Abstract

A Digital Elevation Model (DEM) has been developed for a site in French Guiana by merging airborne elevation data with a stereo‐radargrammetric DEM. Two Synthetic Aperture Radar (SAR) images were available from the Radarsat sensor acquired in S2 standard and F5 fine modes, as well as airborne laser and radar data distributed along flight lines with a 500‐m spacing giving a data interval of every 7 m for the laser data and every 70 m for the radar data. The radargrammetric DEM was extracted using a regular 50 m×50 m grid pattern from the Radarsat images and its accuracy estimated. Pre‐processing of the airborne data enabled the anomalous points to be discarded and the top‐of‐canopy points to be selected. Kriging was then applied to merge elevations from the DEM, not very accurate but dense, with those from the airborne altimeters, accurate but irregular and sparse.
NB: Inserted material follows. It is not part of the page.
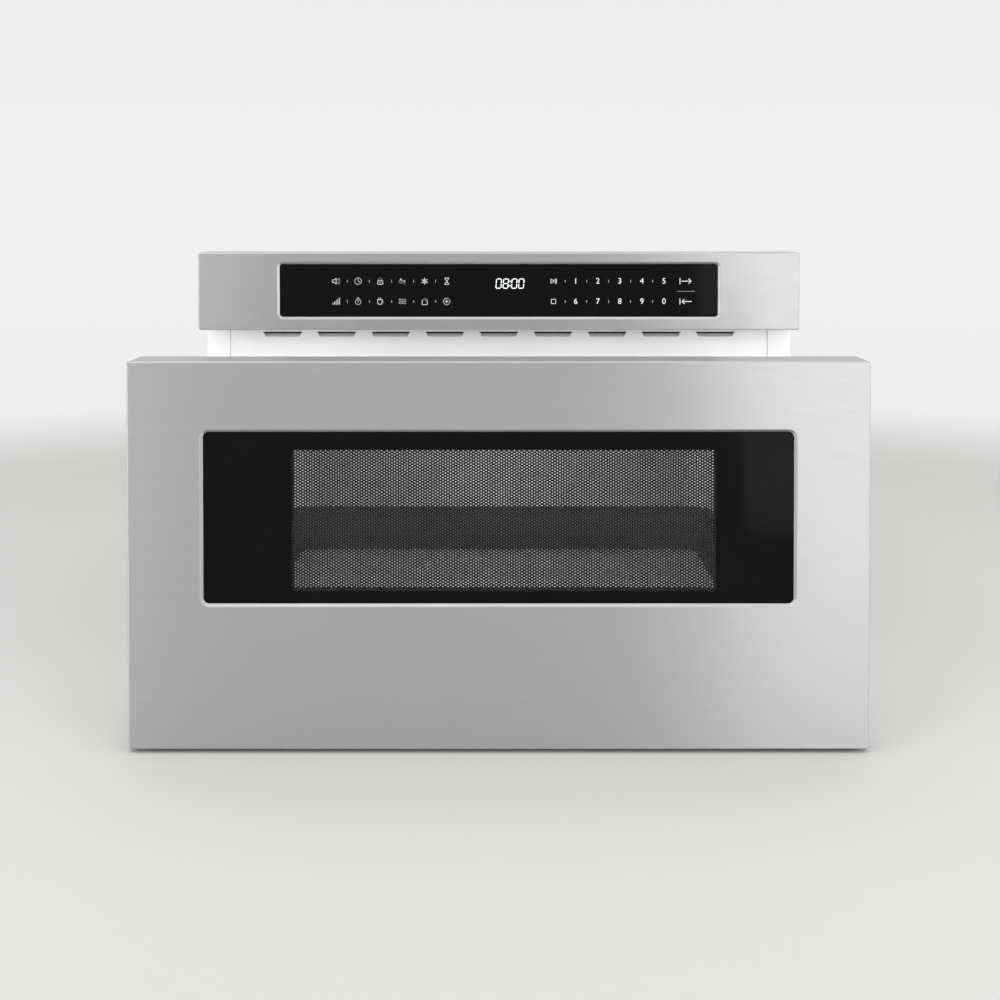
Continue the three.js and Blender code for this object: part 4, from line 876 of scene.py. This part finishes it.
def coverBeads():
    # the stiffening beads pressed into the cover's top and sides
    look = {
        "width": 14,
        "height": 1.6,
        "sink": 0.05,
        "topX": (-210, -105, 0, 105, 210),
        "topY": (-215, 225),
        "sideZ": (140, 215),
        "sideY": (-200, 215),
    }
    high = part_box("chassis_cover")[1]
    width, height, sink = look["width"] * mm, look["height"] * mm, look["sink"] * mm
    front, rear = look["topY"]
    lay = Matrix.Translation((0, 0, high.z - sink))
    parts = [moved(bead((x * mm, front * mm, 0), (x * mm, rear * mm, 0), width, height), lay)
             for x in look["topX"]]
    meshPiece("cover_top_beads", *joined(parts), "zinc_steel", "casing", smooth=60)
    front, rear = look["sideY"]
    for side, word in ((-1, "left"), (1, "right")):
        lay = (Matrix.Translation((side * (high.x - sink), 0, 0))
               @ Matrix.Rotation(side * math.pi / 2, 4, "Y"))
        rises = [-side * z * mm for z in look["sideZ"]]
        parts = [moved(bead((rise, front * mm, 0), (rise, rear * mm, 0), width, height), lay)
                 for rise in rises]
        meshPiece(f"{word}_cover_beads", *joined(parts), "zinc_steel", "casing", smooth=60)


def ringTurned(profile, sides):
    # a closed ring round Z from a loop of (radius, height) pairs
    count = len(profile)
    angles = [math.tau * side / sides for side in range(sides)]
    points = [(radius * math.cos(angle), radius * math.sin(angle), height)
              for angle in angles for radius, height in profile]
    faces = []
    for side in range(sides):
        low, high = side * count, (side + 1) % sides * count
        for k in range(count):
            after = (k + 1) % count
            faces.append([low + k, high + k, high + after, low + after])
    return points, faces


def cordGland():
    # moulded strain relief with its ribbed clamping nut, empty because the cord is left out
    look = {
        "ribs": 18,
        "rib": 0.5,
        "bore": 5.0,
        "mouth": 0.8,
        "neck": 8.0,
        "flange": 4.0,
        "chamfer": 1.2,
    }
    low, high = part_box("cord_gland")
    middle = (low + high) / 2
    radius = (high.x - low.x) / 2 / mm
    length = (high.y - low.y) / mm
    bore, neck, shoulder = look["bore"], look["neck"], length - look["flange"]
    inside = [(bore + look["mouth"], length), (bore, length - look["mouth"]), (bore, 0), (neck, 0),
              (neck, shoulder)]
    rim = [(radius, shoulder), (radius, length - look["chamfer"]), (radius - look["chamfer"], length)]
    profile = [(r * mm, h * mm) for r, h in inside + rim]
    points, faces = ringTurned(profile, look["ribs"] * 4)
    for index, (x, y, z) in enumerate(points):
        side, place = divmod(index, len(profile))
        if place >= len(inside) and side % 4 < 2:
            pull = Vector((x, y, 0)).normalized() * look["rib"] * mm
            points[index] = (x - pull.x, y - pull.y, z)
    lay = (Matrix.Translation((middle.x, low.y, middle.z))
           @ Matrix.Rotation(-math.pi / 2, 4, "X"))
    item = meshPiece("cord_gland_ribbed", *moved((points, faces), lay), "black_plastic", "casing",
                     smooth=35)
    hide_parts("cord_gland")


casingScrews()
drawerScrews()
coverBeads()
cordGland()
print("hardware done")


def studioLamps():
    lamps = {
        # name: place, aim, width, height, watts
        "key_right": ((1.0, -2.6, 0.75), (0.1, -0.5, 0.2), 1.1, 2.2, 15.5),
        "fill_left": ((-1.35, -2.5, 0.8), (-0.1, -0.5, 0.2), 0.7, 2.2, 15),
        "side_right": ((2.4, -2.3, 0.75), (0.0, -0.4, 0.3), 0.9, 0.9, 13),
        "side_left": ((-2.4, -2.3, 0.75), (0.0, -0.4, 0.3), 0.9, 0.9, 13),
        "top_soft": ((0.0, -0.4, 2.6), (0.0, -0.3, 0.2), 3.2, 3.2, 50),
        "front_high": ((-0.1, -2.7, 2.2), (0.0, -0.4, 0.3), 2.2, 0.8, 8),
        "rim_right": ((2.0, -0.75, 0.5), (0.0, -0.6, 0.2), 1.0, 1.0, 12),
        "rim_left": ((-2.0, -0.75, 0.5), (0.0, -0.6, 0.2), 1.0, 1.0, 11),
    }
    for name, (place, aim, width, height, watts) in lamps.items():
        lamp = bpy.data.lights.new(name, "AREA")
        lamp.shape = "RECTANGLE"
        lamp.size, lamp.size_y, lamp.energy = width, height, watts
        item = bpy.data.objects.new(name, lamp)
        item.location = place
        item.rotation_euler = (Vector(aim) - Vector(place)).to_track_quat("-Z", "Y").to_euler()
        bpy.context.scene.collection.objects.link(item)


def studioAir():
    # pale all round at eye level, a little dimmer overhead
    look = {"level": 0.88, "overhead": 0.64, "dimFrom": 0.5}
    world = bpy.data.worlds.new("studio_air")
    bpy.context.scene.world = world
    world.use_nodes = True
    tree = world.node_tree
    texture = addNode(tree, "ShaderNodeTexCoord")
    air = addNode(tree, "ShaderNodeSeparateXYZ", links={0: texture.outputs["Generated"]})
    rise = addNode(tree, "ShaderNodeMath", {"operation": "ABSOLUTE"}, {0: air.outputs["Z"]})
    sky = addNode(tree, "ShaderNodeMapRange", {
        "interpolation_type": "SMOOTHSTEP", "From Max": look["dimFrom"],
        "To Min": look["level"], "To Max": look["overhead"]}, {"Value": rise.outputs[0]})
    background = tree.nodes["Background"]
    background.inputs["Color"].default_value = (1, 1, 1, 1)
    feed(tree, background, {"Strength": sky.outputs[0]})


def studioFloor():
    # matt painted floor that thins out into the air, so that no horizon shows
    look = {"dull": "#BABAB8", "bright": "#BEBEBC", "patches": 1.5, "clear": (0.9, 1.9), "reach": 7.0}
    material, tree, shader = newMaterial("floor_matt_painted", {"Roughness": 0.7})
    place = addNode(tree, "ShaderNodeTexCoord").outputs["Object"]
    patches = addNode(tree, "ShaderNodeTexNoise", {"Scale": look["patches"], "Detail": 2.0},
                      {"Vector": place})
    tone = addNode(tree, "ShaderNodeMix", {
        "data_type": "RGBA", 6: linear(look["dull"]), 7: linear(look["bright"])},
        {0: patches.outputs["Fac"]})
    feed(tree, shader, {"Base Color": tone.outputs[2]})
    away = addNode(tree, "ShaderNodeVectorMath", {"operation": "LENGTH"}, {0: place})
    thin = addNode(tree, "ShaderNodeMapRange", {
        "interpolation_type": "SMOOTHSTEP", "From Min": look["clear"][0],
        "From Max": look["clear"][1]}, {"Value": away.outputs["Value"]})
    air = addNode(tree, "ShaderNodeBsdfTransparent")
    both = addNode(tree, "ShaderNodeMixShader",
                   links={0: thin.outputs[0], 1: shader.outputs[0], 2: air.outputs[0]})
    feed(tree, tree.nodes["Material Output"], {"Surface": both.outputs[0]})
    reach = look["reach"]
    corners = [(-reach, -reach, 0), (reach, -reach, 0), (reach, reach, 0), (-reach, reach, 0)]
    mesh = bpy.data.meshes.new("studio_floor")
    mesh.from_pydata(corners, [], [[0, 1, 2, 3]])
    mesh.materials.append(material)
    floor = bpy.data.objects.new("studio_floor", mesh)
    bpy.context.scene.collection.objects.link(floor)


def ovenLamp():
    # the oven's own white light, spread from the middle of the cooking space's ceiling
    look = {"watts": 0.5, "colour": (1.0, 0.99, 0.97), "size": 160, "behindMiddle": 20, "below": 6}
    low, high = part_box("cavity_shell")
    lamp = bpy.data.lights.new("oven_light", "AREA")
    lamp.size = look["size"] * mm
    lamp.energy = look["watts"]
    lamp.color = look["colour"]
    item = bpy.data.objects.new("oven_light", lamp)
    item.location = (0.0, (low.y + high.y) / 2 + look["behindMiddle"] * mm,
                     high.z - look["below"] * mm)
    bpy.context.scene.collection.objects.link(item)
    item.parent = frame["bodies"]["casing"]


def photoCamera():
    # fitted to the corners and edges that the photograph shows
    look = {
        "place": (0.0012, -1.8694, 0.43907),
        "lens": 55.376,
        "sensor": 36,
        "tilt": 1.2633,
        "shift": -0.25,
        "nearest": 0.01,
    }
    camera = bpy.data.cameras.new("photo_camera")
    camera.sensor_width = look["sensor"]
    camera.lens = look["lens"]
    camera.shift_y = look["shift"]
    camera.clip_start = look["nearest"]
    item = bpy.data.objects.new("photo_camera", camera)
    item.location = look["place"]
    item.rotation_euler = (math.radians(90 - look["tilt"]), 0, 0)
    bpy.context.scene.collection.objects.link(item)
    bpy.context.scene.camera = item


bpy.context.scene.view_settings.view_transform = "Standard"
studioLamps()
studioAir()
studioFloor()
ovenLamp()
photoCamera()
print("studio and camera done")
Two types of kriging were performed: (1) kriging of the difference between DEM elevations and airborne data, which was then subtracted from the radargrammetric DEM, and (2) direct kriging of airborne data when radargrammetric DEM elevations were unsatisfactory. Merging significantly improved the accuracy of the radargrammetric DEM. The standard deviation of elevation errors fell from 21.2 m to 13.8 m or from 25.3 m to 11.0 m, depending on the check source adopted.